Today feels hard. If I’m being honest yesterday and Friday felt kind of tough too. Not overwhelmingly hard but emotionally challenging. I was feeling annoyed and irritable by 10am yesterday and while venting with my co-workers and having a generally good day helped, I still went to bed feeling sad. This morning I awoke noticing that familiar weight and feeling of tightness in my chest, a telltale sign of sadness for me. I’m not sure why I feel sad, maybe it’s my hormones, maybe it’s thinking about the experiences of undocumented immigrants this week that is causing me to feel frustrated, sad, and worried, maybe its the gray and rainy weather we’ve had over the last few days, maybe it’s not getting enough sleep recently. Maybe it’s all of these things.
What I’ve been working on and what I encourage my clients to do is to make space for whatever comes. To not get caught in over-analyzing or trying to “fix” or push away whatever I’m feeling but to allow it. To make room for what I feel without judgement. This is a challenging task and through my own experience and guiding clients through this process I’ve found that it is worthwhile. Instead of struggling with what I feel this morning, instead of trying to figure out the exact reason for my sadness, I’m going to allow it to be with me. I’m going to be curious about what it feels like physically, to notice the thoughts that I have about it without buying into those thoughts. I may even try to welcome it as though it were a cute sad puppy that showed up and needed some comfort. I will be there for myself. I’m going to make room for my mood to change or not change and I’m going to do what I can. If you’re feeling like me today or whenever you’re having a hard time, I encourage you to do the same. See if you can make space for whatever comes. Instead of fighting against what you feel, allow it, and notice if it becomes easier to bear, easier to sit with.

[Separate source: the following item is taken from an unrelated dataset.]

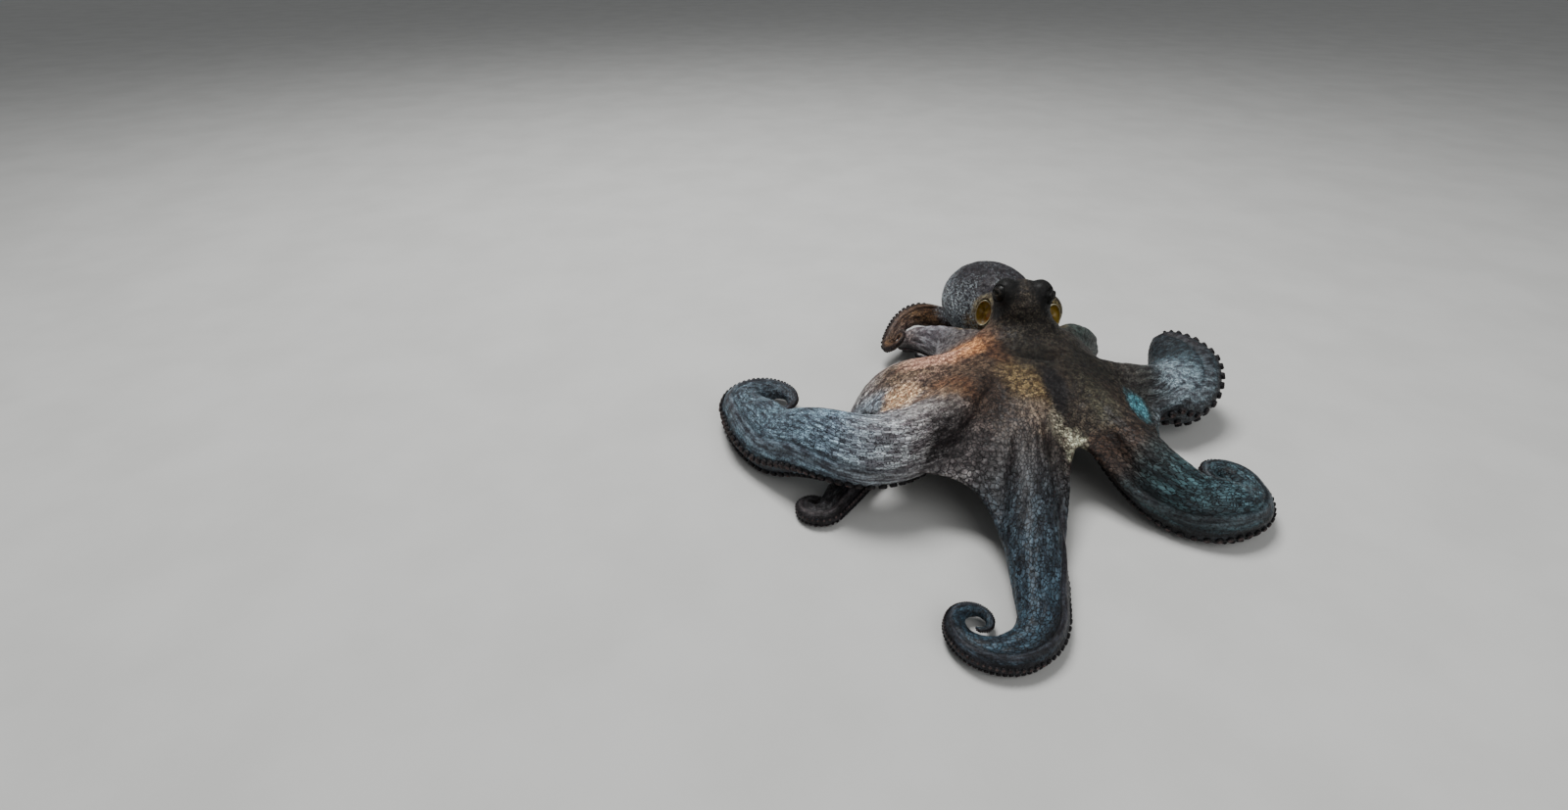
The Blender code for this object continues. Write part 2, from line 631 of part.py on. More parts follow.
def build_free_arms(paths):
    """The middle and end lengths of every arm."""
    for name, path in paths.items():
        first, second = ARMS[name]["cut"]
        total = path["s"][-1]
        loft(name + "_middle", arm_rings(path, first + GAP / 2.0, second - GAP / 2.0, MID_RING_SPACING))
        loft(name + "_end", arm_rings(path, second + GAP / 2.0, total, TIP_RING_SPACING, 8))


def main():
    clear_scene()
    paths = {name: arm_path(arm) for name, arm in ARMS.items()}
    crown = build_crown(paths)
    name_bases(crown, paths)
    build_head()
    build_free_arms(paths)
    blob("mouth", MOUTH_CENTRE, [MOUTH_RADIUS] * 3, 12, 7)
    for obj in bpy.data.objects:
        for vertex in obj.data.vertices:
            vertex.co.x -= ORIGIN_X
            vertex.co.y -= ORIGIN_Y


main()
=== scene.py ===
"""Looks of a common octopus crawling over the sea floor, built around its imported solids.

Metres, +Z up, -Y the way the animal faces, floor at z = 0. Everything is made in the animal's
own frame, whose origin is under the crown, and moved into the row frame at the end. One skin
takes in the arms, webs, head, mantle and suckers; eyes, mantle openings and mouth are pieces.
"""

import math

import bmesh
import bpy
import numpy as np
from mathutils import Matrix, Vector, noise


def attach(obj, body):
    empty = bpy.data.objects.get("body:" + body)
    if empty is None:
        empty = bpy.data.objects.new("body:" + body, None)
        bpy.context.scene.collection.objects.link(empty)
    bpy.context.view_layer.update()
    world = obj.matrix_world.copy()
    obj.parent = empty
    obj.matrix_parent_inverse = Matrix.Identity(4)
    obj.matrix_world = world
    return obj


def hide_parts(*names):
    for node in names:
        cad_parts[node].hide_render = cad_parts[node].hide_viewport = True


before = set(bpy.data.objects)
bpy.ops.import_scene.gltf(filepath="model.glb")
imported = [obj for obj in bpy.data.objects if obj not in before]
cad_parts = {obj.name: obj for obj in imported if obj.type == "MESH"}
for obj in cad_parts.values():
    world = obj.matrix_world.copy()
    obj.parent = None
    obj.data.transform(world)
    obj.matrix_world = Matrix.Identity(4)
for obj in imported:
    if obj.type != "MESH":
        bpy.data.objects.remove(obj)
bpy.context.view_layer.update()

# ---- whole animal
ORIGIN = np.array([-0.0435, -0.0391, 0.0])   # middle of the bounding box, in the animal's own frame
FLOOR_SINK = 0.0004        # how far a resting arm presses into the floor before it is flattened

# ---- arms
PATH_STEP = 0.004
BASE_HALF_DEPTH = 0.018    # half the arm's thickness where it leaves the crown
SWELL_LENGTH = 0.11        # the arm reaches its full thickness this far out
TIP_HALF_DEPTH = 0.0012
SIDE_RATIO = 0.78          # half width across / half depth from back to suckers
RING_POWER = 0.86          # below 1 for a section a little squarer than an ellipse

# Each arm: stations (x, y, z in mm, roll in degrees: 0 suckers down, +90 to the right of travel),
# coil (length, first radius, last radius, +1 left / -1 right, tilt and last roll in degrees),
# deep = half depth where thickest, full = share of the length over which it tapers,
# rest = (settling starts, settled, lift of the tip), root = the length that grows into the crown,
# swell = a longer way out to its full thickness, blunt = below 1 for a rounded end.
ARMS = {
    "right_arm_1": dict(
        stations=[(-11, -28, 70, 0), (-37, -100, 50, -5), (-50, -154, 34, -18), (-60, -198, 22, -45),
                  (-73, -247, 13, -64)],
        coil=(0.144, 0.044, 0.0042, -1, 0, -96), deep=0.0240, full=0.52, rest=(0.17, 0.25, 0.006),
        root=0.195),
    "right_arm_2": dict(
        stations=[(-28, -11, 70, 0), (-104, -86, 59, 0), (-163, -111, 57, -15), (-207, -77, 45, -42),
                  (-238, -37, 22, -62), (-259, 13, 20, -78)],
        coil=(0.118, 0.041, 0.0095, -1, 0, -98), deep=0.0280, full=0.33, rest=(0.245, 0.31, 0.010),
        root=0.170),
    "right_arm_3": dict(
        stations=[(-28, 11, 68, 0), (-80, 4, 52, 0), (-118, 12, 35, -10), (-138, -2, 18, -40),
                  (-151, -42, 12, -70), (-176, -92, 11, -80), (-198, -122, 11, -85)],
        coil=(0.080, 0.0125, 0.0045, -1, 0, -90), deep=0.0218, full=0.50, rest=(0.15, 0.19, 0.0),
        root=0.120),
    "right_arm_4": dict(
        stations=[(-11, 28, 64, 0), (-43, 60, 51, 0), (-58, 97, 39, -20), (-73, 124, 28, -40)],
        coil=(0.110, 0.025, 0.009, -1, 0, -60), deep=0.0215, full=0.9, rest=(0.11, 0.17, 0.0),
        root=0.078),
    "left_arm_1": dict(
        stations=[(11, -28, 70, 0), (32, -64, 56, 0), (50, -115, 40, 8), (71, -150, 26, 30),
                  (92, -162, 18, 46), (119, -162, 18, 62), (137, -148, 18, 76), (143, -129, 18, 84)],
        coil=(0.064, 0.0180, 0.0047, 1, 0, 96), deep=0.0255, full=0.42, rest=(0.14, 0.20, 0.018),
        root=0.140),
    "left_arm_2": dict(
        stations=[(28, -11, 66, 0), (71, -19, 50, 0), (104, -26, 43, 35), (129, -24, 38, 78)],
        coil=(0.098, 0.037, 0.050, 1, 20, 120), deep=0.033, full=0.22, blunt=0.45, swell=0.17, rest=None,
        root=0.104),
    "left_arm_3": dict(
        stations=[(28, 11, 68, 0), (60, 42, 60, 0), (98, 76, 34, 20), (112, 108, 21, 60)],
        coil=(0.120, 0.024, 0.009, 1, 0, 80), deep=0.019, full=0.8, rest=(0.12, 0.17, 0.0),
        root=0.082),
    "left_arm_4": dict(
        stations=[(11, 28, 62, 0), (30, 80, 30, 0), (38, 140, 17, 30), (18, 190, 15, 70),
                  (-20, 172, 24, 108), (-57, 162, 38, 132), (-82, 147, 34, 130), (-98, 127, 24, 120)],
        coil=(0.060, 0.016, 0.005, 1, 40, 115), deep=0.019, full=0.50, rest=None,
        root=0.080),
}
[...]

The exercise below is one way that I’ve learned to make space for whatever comes. I learned and slightly adapted this exercise from Pema Chodron and it is a shortened version of an extended exercise that I frequently do in therapy with my clients. Next time you’re experiencing an uncomfortable emotion guide yourself through this exercise and see what happens.
Find it in your body
- When you feel activated or upset scan your body from head to toe and notice where the physical sensations associated with the emotions are located
- Observe these sensations with curiosity
- Don’t try to change or get rid of the emotions or physical sensations
- See if you can breathe in and make space for these feelings
- Allow the feelings to be there
- Place one hand gently over the part of your body where you notice the sensation, send some comfort and love to this sensation as though it were a distressed baby or puppy.
Allow your thoughts to dissolve
- Whenever you notice yourself getting distracted by thoughts see if you can let them go and come back to observing the feeling
- You might find your mind pulling you to analyze the feeling or figuring out how to get rid of it. Just see if you can keep bringing your attention back to the physical sensations you’re having right now.
Remember all the other people in the world experiencing the same feeling
- You are not alone in this feeling
- You are having this feeling because you’re a human being and you care about something
- Think of all of the other people who might be experiencing something similar right now.
- Let this feeling help you connect with your humanity and people around the world.